-------- EXTRACTED INFORMATION --------
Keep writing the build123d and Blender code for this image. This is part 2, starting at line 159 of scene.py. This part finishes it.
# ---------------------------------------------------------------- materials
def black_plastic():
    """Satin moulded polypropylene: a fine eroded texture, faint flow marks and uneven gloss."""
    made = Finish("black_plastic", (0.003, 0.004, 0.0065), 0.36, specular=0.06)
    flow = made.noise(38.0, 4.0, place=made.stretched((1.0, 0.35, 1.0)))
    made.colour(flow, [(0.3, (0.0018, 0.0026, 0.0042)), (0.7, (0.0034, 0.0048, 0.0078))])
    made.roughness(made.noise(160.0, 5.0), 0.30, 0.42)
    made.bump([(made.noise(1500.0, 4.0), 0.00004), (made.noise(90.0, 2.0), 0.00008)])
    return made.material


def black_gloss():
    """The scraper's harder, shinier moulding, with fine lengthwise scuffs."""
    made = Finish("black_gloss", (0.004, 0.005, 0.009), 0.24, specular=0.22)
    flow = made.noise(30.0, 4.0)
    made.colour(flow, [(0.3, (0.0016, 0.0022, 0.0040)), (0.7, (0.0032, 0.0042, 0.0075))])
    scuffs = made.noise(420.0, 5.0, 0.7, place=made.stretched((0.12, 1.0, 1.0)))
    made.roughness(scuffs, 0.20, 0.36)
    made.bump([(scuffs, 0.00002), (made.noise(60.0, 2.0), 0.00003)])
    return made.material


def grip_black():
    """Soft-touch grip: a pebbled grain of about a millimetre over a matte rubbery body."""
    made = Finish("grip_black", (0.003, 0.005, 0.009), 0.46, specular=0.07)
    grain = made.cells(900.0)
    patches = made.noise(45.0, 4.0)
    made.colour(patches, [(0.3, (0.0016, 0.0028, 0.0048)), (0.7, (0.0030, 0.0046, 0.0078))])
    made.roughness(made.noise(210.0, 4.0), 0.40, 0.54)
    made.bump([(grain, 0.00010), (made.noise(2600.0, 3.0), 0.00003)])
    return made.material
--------
-------- EXTRACTED INFORMATION --------
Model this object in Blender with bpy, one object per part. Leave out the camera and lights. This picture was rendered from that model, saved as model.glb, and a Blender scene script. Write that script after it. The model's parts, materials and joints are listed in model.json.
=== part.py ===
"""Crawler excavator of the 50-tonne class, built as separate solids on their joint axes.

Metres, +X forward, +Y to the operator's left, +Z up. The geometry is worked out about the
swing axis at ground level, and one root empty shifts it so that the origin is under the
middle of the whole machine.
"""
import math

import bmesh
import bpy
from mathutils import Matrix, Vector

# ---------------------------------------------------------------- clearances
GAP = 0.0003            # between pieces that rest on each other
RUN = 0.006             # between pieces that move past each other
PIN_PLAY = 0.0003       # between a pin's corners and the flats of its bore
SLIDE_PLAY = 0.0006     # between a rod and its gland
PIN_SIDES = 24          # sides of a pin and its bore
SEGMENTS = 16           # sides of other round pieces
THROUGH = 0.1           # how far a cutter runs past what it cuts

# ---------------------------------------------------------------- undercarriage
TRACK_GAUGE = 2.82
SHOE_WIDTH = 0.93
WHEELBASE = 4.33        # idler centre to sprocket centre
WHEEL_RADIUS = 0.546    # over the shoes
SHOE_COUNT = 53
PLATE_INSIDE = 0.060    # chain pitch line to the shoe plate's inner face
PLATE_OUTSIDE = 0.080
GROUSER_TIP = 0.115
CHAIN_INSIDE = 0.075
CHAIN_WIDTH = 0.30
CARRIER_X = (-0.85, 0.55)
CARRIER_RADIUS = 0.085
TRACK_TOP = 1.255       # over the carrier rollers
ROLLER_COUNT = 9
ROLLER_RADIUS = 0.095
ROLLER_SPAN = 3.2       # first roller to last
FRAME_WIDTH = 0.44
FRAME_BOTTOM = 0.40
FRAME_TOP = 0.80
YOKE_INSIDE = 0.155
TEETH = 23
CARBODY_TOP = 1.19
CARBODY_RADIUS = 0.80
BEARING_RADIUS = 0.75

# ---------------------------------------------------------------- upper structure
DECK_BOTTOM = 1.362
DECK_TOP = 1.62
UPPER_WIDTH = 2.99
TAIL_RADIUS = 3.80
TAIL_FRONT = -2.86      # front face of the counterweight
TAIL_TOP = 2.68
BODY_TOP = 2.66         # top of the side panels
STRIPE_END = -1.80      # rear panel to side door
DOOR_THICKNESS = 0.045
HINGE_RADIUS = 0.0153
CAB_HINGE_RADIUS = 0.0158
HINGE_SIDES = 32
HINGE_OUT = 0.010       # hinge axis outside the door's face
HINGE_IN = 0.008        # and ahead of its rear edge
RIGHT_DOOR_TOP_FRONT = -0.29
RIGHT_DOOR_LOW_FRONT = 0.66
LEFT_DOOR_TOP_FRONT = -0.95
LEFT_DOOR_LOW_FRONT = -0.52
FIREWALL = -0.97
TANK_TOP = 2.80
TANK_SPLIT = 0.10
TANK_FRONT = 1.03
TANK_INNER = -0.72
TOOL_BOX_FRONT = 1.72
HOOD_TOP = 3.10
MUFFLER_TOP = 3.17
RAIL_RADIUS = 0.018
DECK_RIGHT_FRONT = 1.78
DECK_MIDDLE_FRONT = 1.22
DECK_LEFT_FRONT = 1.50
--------
**BRIEF**
Emit only the lines from the one containing "Model this object" through the one containing "BEARING_RADIUS = 0.75", copied exactly.

**SOLUTION TO THIS PROBLEM**
Model this object in Blender with bpy, one object per part. Leave out the camera and lights. This picture was rendered from that model, saved as model.glb, and a Blender scene script. Write that script after it. The model's parts, materials and joints are listed in model.json.
=== part.py ===
"""Crawler excavator of the 50-tonne class, built as separate solids on their joint axes.

Metres, +X forward, +Y to the operator's left, +Z up. The geometry is worked out about the
swing axis at ground level, and one root empty shifts it so that the origin is under the
middle of the whole machine.
"""
import math

import bmesh
import bpy
from mathutils import Matrix, Vector

# ---------------------------------------------------------------- clearances
GAP = 0.0003            # between pieces that rest on each other
RUN = 0.006             # between pieces that move past each other
PIN_PLAY = 0.0003       # between a pin's corners and the flats of its bore
SLIDE_PLAY = 0.0006     # between a rod and its gland
PIN_SIDES = 24          # sides of a pin and its bore
SEGMENTS = 16           # sides of other round pieces
THROUGH = 0.1           # how far a cutter runs past what it cuts

# ---------------------------------------------------------------- undercarriage
TRACK_GAUGE = 2.82
SHOE_WIDTH = 0.93
WHEELBASE = 4.33        # idler centre to sprocket centre
WHEEL_RADIUS = 0.546    # over the shoes
SHOE_COUNT = 53
PLATE_INSIDE = 0.060    # chain pitch line to the shoe plate's inner face
PLATE_OUTSIDE = 0.080
GROUSER_TIP = 0.115
CHAIN_INSIDE = 0.075
CHAIN_WIDTH = 0.30
CARRIER_X = (-0.85, 0.55)
CARRIER_RADIUS = 0.085
TRACK_TOP = 1.255       # over the carrier rollers
ROLLER_COUNT = 9
ROLLER_RADIUS = 0.095
ROLLER_SPAN = 3.2       # first roller to last
FRAME_WIDTH = 0.44
FRAME_BOTTOM = 0.40
FRAME_TOP = 0.80
YOKE_INSIDE = 0.155
TEETH = 23
CARBODY_TOP = 1.19
CARBODY_RADIUS = 0.80
BEARING_RADIUS = 0.75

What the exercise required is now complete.